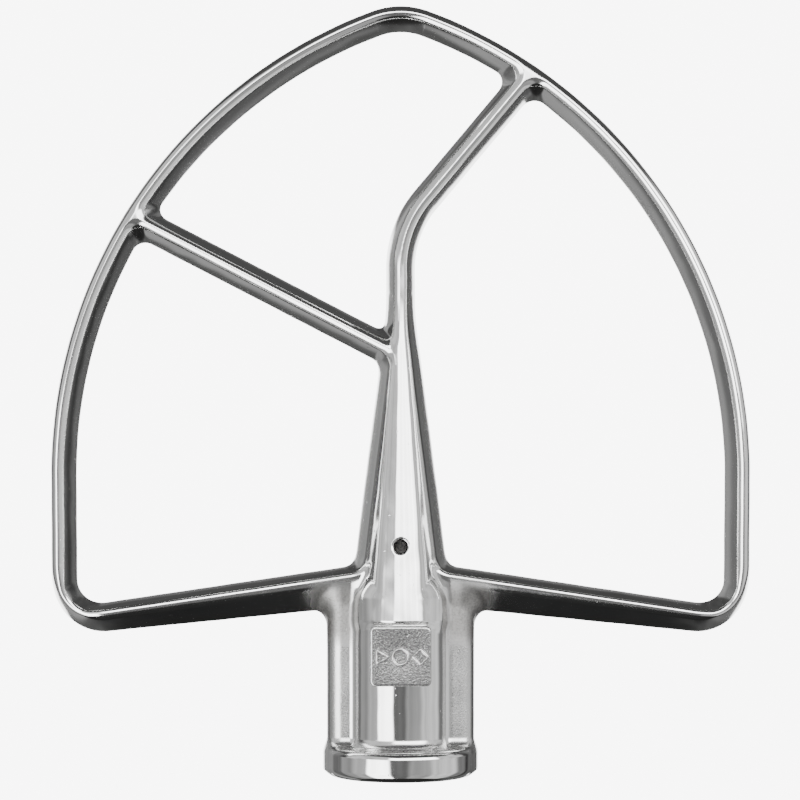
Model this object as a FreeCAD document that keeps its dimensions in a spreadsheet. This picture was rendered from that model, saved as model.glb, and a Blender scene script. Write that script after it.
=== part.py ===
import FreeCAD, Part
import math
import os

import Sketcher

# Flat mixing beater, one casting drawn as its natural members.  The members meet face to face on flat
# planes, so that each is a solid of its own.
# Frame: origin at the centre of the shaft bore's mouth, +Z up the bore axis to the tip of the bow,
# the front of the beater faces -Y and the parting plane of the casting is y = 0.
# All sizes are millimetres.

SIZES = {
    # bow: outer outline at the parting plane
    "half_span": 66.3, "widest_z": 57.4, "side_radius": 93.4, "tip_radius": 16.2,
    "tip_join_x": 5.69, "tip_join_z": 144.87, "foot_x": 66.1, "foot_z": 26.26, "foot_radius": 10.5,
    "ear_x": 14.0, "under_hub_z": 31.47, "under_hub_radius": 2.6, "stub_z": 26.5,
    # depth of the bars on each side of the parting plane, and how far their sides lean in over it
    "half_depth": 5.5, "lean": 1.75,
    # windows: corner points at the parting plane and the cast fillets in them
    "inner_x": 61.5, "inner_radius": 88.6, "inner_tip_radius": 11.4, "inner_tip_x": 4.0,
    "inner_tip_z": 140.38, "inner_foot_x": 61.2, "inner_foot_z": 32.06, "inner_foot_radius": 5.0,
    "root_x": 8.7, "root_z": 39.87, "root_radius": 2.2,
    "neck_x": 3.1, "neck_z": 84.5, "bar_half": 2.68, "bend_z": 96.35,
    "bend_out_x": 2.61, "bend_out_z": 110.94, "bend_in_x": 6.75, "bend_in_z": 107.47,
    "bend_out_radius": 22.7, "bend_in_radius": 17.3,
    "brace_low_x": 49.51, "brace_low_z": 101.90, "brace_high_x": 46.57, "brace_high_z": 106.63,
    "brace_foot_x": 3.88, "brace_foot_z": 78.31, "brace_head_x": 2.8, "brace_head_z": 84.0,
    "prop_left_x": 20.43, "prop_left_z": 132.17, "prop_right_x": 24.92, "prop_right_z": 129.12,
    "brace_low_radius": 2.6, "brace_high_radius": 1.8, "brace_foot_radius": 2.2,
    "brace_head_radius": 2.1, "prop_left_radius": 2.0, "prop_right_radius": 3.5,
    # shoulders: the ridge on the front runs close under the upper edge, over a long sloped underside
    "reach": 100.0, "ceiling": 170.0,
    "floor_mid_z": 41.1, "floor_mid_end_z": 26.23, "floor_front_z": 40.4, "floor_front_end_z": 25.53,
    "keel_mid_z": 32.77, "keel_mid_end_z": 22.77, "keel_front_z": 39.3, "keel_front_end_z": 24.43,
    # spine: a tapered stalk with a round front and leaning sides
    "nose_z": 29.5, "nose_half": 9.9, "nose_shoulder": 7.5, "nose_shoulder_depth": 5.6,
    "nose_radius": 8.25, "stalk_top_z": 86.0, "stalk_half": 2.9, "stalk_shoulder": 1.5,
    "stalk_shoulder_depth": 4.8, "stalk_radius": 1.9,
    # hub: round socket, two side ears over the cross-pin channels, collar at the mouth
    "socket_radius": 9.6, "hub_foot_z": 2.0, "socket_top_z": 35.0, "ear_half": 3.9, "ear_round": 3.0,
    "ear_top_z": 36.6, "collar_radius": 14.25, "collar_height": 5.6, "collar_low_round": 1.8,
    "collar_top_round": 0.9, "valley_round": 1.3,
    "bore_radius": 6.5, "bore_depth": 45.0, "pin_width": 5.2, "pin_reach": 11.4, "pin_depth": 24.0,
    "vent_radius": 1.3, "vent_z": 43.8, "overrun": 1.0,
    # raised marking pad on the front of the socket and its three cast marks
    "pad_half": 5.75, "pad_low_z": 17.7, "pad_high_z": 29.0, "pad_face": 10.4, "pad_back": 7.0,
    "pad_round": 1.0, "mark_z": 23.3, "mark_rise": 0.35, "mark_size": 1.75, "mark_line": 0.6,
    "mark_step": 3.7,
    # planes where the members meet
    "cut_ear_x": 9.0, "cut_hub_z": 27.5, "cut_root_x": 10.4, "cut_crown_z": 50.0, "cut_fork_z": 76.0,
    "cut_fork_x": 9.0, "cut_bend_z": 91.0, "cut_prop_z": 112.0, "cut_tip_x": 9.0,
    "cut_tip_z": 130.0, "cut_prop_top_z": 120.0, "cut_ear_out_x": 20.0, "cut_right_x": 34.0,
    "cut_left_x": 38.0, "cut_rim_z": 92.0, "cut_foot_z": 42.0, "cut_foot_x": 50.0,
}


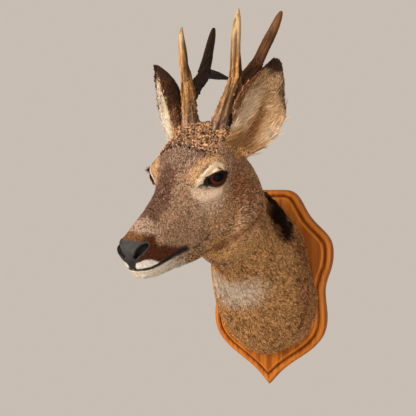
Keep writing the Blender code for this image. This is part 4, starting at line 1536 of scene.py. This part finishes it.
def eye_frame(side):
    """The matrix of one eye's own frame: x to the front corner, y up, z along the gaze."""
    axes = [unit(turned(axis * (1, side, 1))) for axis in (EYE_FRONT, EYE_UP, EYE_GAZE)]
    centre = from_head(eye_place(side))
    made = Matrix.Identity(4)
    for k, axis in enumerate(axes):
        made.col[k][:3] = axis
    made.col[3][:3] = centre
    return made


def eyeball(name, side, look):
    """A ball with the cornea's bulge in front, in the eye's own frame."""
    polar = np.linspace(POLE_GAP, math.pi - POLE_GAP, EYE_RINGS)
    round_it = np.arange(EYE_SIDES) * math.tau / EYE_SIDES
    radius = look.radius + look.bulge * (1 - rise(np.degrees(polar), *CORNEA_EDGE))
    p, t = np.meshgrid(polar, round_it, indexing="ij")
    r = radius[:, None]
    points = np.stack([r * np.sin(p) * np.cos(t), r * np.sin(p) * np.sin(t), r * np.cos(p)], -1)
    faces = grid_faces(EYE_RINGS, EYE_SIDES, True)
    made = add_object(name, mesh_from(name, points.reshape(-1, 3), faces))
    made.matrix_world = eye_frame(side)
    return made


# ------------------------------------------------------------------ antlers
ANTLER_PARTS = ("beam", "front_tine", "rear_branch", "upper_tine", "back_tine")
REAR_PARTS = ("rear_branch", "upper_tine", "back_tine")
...
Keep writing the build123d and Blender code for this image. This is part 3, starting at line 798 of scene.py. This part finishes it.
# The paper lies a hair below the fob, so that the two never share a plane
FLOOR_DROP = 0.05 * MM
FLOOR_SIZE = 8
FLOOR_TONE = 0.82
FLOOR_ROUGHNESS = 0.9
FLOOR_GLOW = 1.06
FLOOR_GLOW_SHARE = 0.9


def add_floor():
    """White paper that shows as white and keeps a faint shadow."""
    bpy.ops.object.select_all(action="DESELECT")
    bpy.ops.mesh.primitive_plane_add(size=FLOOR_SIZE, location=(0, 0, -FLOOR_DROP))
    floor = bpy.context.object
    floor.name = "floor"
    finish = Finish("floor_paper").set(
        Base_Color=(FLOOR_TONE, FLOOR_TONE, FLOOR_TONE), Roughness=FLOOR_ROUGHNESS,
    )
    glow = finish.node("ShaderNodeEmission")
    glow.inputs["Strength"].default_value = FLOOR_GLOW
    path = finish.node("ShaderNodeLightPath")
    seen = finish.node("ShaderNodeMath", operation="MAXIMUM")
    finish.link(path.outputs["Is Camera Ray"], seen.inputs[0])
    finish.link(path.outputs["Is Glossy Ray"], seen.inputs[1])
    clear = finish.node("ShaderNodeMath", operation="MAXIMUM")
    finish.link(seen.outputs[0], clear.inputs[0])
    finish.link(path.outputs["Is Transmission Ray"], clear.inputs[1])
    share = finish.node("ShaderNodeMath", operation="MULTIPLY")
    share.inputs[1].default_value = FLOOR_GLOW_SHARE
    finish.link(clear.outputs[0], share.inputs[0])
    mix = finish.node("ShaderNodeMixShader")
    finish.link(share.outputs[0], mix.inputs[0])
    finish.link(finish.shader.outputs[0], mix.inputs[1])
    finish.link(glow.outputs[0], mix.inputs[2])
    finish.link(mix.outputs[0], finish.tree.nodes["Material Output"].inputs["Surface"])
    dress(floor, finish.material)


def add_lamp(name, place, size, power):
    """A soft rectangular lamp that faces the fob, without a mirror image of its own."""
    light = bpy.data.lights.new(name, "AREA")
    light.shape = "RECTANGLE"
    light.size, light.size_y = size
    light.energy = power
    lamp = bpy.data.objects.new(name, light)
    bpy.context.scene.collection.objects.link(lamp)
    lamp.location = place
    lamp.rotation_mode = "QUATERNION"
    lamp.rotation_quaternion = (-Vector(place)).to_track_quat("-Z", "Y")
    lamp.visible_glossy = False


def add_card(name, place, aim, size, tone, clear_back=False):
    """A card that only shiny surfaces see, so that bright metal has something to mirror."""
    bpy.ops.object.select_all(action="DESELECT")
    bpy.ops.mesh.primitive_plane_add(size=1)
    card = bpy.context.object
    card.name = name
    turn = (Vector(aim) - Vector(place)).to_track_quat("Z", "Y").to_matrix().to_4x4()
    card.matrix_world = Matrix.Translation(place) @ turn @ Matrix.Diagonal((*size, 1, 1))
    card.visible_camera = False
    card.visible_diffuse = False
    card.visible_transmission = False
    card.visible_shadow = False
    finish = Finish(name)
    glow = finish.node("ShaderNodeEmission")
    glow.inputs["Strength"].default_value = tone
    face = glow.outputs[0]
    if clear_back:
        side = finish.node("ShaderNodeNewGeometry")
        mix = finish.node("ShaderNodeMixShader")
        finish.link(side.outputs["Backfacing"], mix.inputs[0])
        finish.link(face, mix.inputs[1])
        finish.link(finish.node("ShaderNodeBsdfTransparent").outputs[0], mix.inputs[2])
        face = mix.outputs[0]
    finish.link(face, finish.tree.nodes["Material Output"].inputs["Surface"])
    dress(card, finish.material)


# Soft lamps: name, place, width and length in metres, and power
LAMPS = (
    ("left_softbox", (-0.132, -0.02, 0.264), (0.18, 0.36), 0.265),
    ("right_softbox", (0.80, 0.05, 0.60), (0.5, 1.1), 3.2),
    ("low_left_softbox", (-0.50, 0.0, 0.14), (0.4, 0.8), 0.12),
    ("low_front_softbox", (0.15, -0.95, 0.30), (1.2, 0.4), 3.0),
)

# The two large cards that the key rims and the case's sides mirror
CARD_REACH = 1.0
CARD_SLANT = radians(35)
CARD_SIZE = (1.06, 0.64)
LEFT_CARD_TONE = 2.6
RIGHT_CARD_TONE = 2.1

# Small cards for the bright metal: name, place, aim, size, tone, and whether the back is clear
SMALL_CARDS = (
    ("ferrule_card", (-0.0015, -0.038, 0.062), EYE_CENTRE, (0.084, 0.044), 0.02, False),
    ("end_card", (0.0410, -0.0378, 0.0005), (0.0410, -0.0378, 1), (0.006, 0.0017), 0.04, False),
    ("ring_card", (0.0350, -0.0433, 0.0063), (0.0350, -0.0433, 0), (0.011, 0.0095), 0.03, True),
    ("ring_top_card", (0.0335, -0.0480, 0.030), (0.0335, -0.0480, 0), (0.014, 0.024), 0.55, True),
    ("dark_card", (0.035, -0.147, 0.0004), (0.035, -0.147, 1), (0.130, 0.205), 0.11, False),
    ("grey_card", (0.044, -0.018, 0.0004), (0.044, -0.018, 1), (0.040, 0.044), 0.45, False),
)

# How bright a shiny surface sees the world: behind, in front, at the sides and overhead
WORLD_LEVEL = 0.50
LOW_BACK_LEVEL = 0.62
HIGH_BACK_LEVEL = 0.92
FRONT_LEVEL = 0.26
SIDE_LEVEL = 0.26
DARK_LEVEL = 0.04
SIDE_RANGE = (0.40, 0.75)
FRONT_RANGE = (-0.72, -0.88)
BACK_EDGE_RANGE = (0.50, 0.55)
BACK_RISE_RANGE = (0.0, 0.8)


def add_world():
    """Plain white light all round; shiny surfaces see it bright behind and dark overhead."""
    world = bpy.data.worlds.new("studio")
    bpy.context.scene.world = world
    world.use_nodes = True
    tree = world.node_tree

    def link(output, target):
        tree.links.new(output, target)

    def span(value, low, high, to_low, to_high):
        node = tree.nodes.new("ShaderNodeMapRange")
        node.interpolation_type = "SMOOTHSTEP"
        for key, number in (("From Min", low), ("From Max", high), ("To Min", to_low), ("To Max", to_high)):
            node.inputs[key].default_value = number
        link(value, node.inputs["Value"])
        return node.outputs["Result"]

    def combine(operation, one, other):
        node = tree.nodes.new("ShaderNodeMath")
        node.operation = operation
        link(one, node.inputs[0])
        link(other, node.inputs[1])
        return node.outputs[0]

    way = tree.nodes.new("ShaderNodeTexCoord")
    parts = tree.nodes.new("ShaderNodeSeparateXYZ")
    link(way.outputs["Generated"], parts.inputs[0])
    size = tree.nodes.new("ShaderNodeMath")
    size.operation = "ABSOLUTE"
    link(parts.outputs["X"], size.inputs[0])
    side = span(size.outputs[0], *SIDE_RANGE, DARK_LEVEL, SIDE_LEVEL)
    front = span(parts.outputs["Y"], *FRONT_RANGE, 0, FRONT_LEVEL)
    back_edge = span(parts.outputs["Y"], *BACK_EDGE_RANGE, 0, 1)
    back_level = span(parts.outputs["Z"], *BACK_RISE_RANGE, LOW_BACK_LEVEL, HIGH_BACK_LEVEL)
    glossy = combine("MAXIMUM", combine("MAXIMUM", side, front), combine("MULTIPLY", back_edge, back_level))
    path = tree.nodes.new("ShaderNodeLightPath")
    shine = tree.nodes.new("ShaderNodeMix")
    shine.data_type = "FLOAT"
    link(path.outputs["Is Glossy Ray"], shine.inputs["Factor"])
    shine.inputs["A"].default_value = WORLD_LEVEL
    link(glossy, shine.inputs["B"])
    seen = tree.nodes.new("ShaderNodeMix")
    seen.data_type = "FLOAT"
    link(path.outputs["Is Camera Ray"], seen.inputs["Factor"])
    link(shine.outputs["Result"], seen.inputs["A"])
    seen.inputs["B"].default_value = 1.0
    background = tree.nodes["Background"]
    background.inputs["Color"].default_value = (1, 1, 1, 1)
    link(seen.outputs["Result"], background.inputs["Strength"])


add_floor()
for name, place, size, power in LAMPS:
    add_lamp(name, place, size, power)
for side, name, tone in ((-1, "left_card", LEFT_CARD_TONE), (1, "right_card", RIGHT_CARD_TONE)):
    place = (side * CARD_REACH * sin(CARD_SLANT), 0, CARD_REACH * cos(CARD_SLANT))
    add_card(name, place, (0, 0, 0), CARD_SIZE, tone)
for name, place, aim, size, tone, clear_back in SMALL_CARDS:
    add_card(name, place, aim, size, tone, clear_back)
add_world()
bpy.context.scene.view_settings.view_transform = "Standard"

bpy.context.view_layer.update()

▶ **Short exercise**:
Give back, exactly as written, each line from the one that contains "Model this object" through the one that contains "# All sizes are millimetres.".

▶ **Exercise solution**:
Model this object as a FreeCAD document that keeps its dimensions in a spreadsheet. This picture was rendered from that model, saved as model.glb, and a Blender scene script. Write that script after it.
=== part.py ===
import FreeCAD, Part
import math
import os

import Sketcher

# Flat mixing beater, one casting drawn as its natural members.  The members meet face to face on flat
# planes, so that each is a solid of its own.
# Frame: origin at the centre of the shaft bore's mouth, +Z up the bore axis to the tip of the bow,
# the front of the beater faces -Y and the parting plane of the casting is y = 0.
# All sizes are millimetres.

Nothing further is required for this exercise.